For the ultimate aviation connoisseur who wishes to carry the actual physical elements of flight history with them everywhere they go, the pinnacle of collecting has moved beyond cabin giveaways and into the realm of masterfully crafted, wearable luxury. This is the visionary mission of AIM Watches, an innovative brand founded in the United Arab Emirates that beautifully salvages the actual metallic skins of retired commercial airplanes and hand-assembles them in Switzerland into breathtaking, limited-edition timepieces. Each watch face is cut directly from the fuselage of a historic workhorse, currently featuring a stunning “Frankfurt” model crafted from a Lufthansa Airbus A380 skin and an “Abu Dhabi” model cut from the very first double-decker A380 flown by Etihad Airways, giving these giant metals a second life on the wrists of passionate dreamers.

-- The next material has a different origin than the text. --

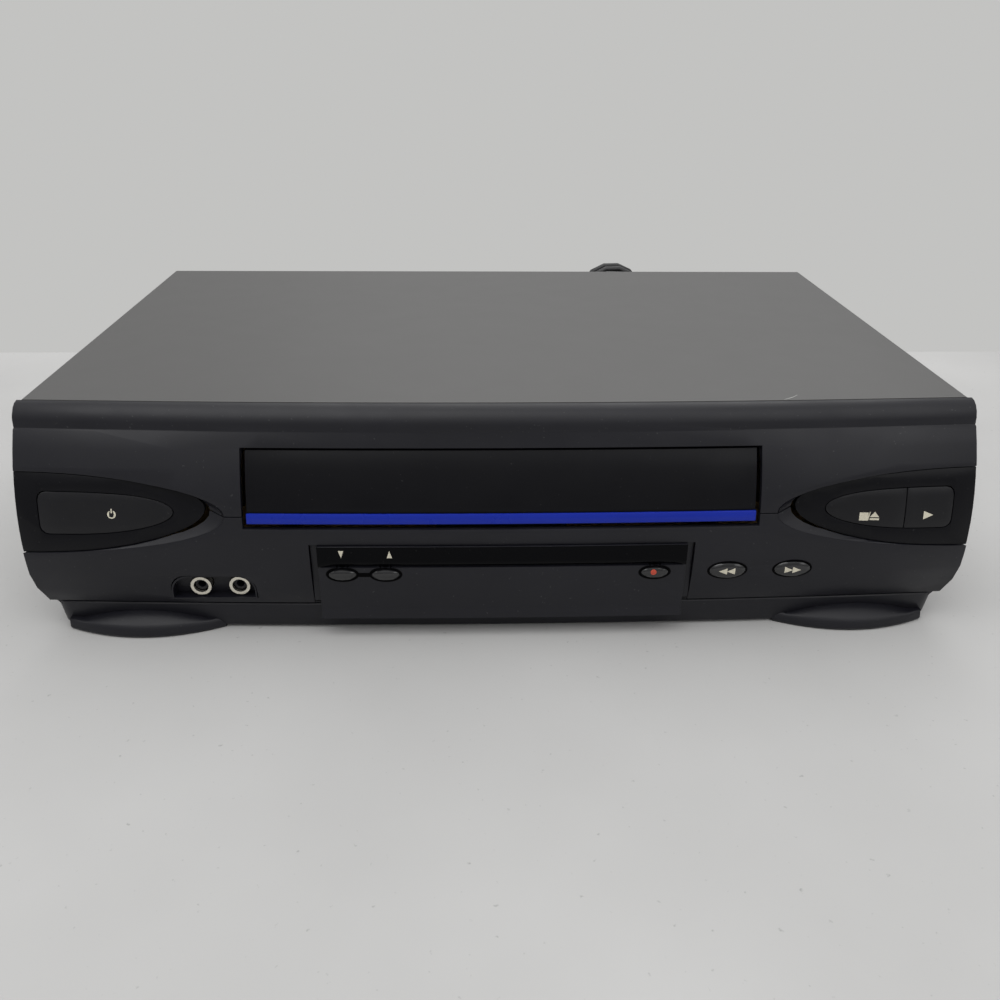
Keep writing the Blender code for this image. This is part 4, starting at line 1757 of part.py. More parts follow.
def least_self_gap(points, radius):
    """Return the least gap of a tube to itself, measured between points that are not neighbours."""
    skip = HANK_LOOP_POINTS // 3
    least = min((points[first] - points[second]).length
                for first in range(len(points)) for second in range(first + skip, len(points)))
    return least - 2 * radius


def free_lead():
    """Return the lead's free stretch from the strain relief to the start of the hank."""
    hank = hank_path()
    end = hank[0]
    start = Vector((CORD_EXIT_X, REAR_FACE_Y - REAR_PANEL_THICKNESS - WALL + RELIEF_LENGTH + GAP, CORD_EXIT_Z))
    step = 2 * CORD_RADIUS
    along = (hank[1] - hank[0]).normalized()
    arrival = end - along * GAP
    turns = [start, start + Vector((0, step, 0))]
    turns += [start + Vector(share) * step for share in LEAD_TURN_SHARES]
    turns += [arrival + Vector(share) * step for share in LEAD_ARRIVAL_SHARES]
    return smooth_path(turns + [arrival - along * step, arrival], LEAD_STEPS)


def mains_cord(material):
    """Sweep the free stretch."""
    return finish(tube(free_lead(), CORD_RADIUS, 2), "mains_cord", material, smooth_angle=math.radians(80.0))


def cord_hank(material):
    """Sweep the hank's loops as one unbroken tube."""
    path = hank_path()
    print("least gap of the hank to itself:", round(least_self_gap(path, CORD_RADIUS), 5), "m")
    return finish(tube(path, CORD_RADIUS, 1), "cord_hank", material, smooth_angle=math.radians(80.0))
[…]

The brand’s upcoming projects are even more historically thrilling, as they prepare to release an incredibly exclusive series of just thirty pieces crafted from the legendary British Airways and Air France supersonic Concordes, complete with watch straps meticulously fashioned from the original leather seats of these iconic, boundary-breaking birds. Among these masterpieces, the brand is also launching an eagerly awaited Beta Series constructed from the fuselage of G-CIVP, the iconic British Airways Boeing 747 that set the Guinness World Record for the fastest subsonic transatlantic flight in history during a massive winter storm in 2020. Glancing down at an AIM watch is like holding a piece of a cloud, knowing that the metal resting on your wrist has traveled millions of miles and witnessed sunrises from altitudes most humans will never reach. Ultimately, whether it is a precision Swiss watch forged from the wings of a supersonic legend, a porcelain Dutch canal house filled with traditional gin, or a pair of cheeky, “pinched” salt shakers setting the dinner table, these wonderful collectibles prove that commercial aviation is far more than a business of moving bodies through space. These physical pieces represent our collective human stories, our shared memories of high-altitude adventure, and our eternal, romantic connection to the infinite, open blue skies.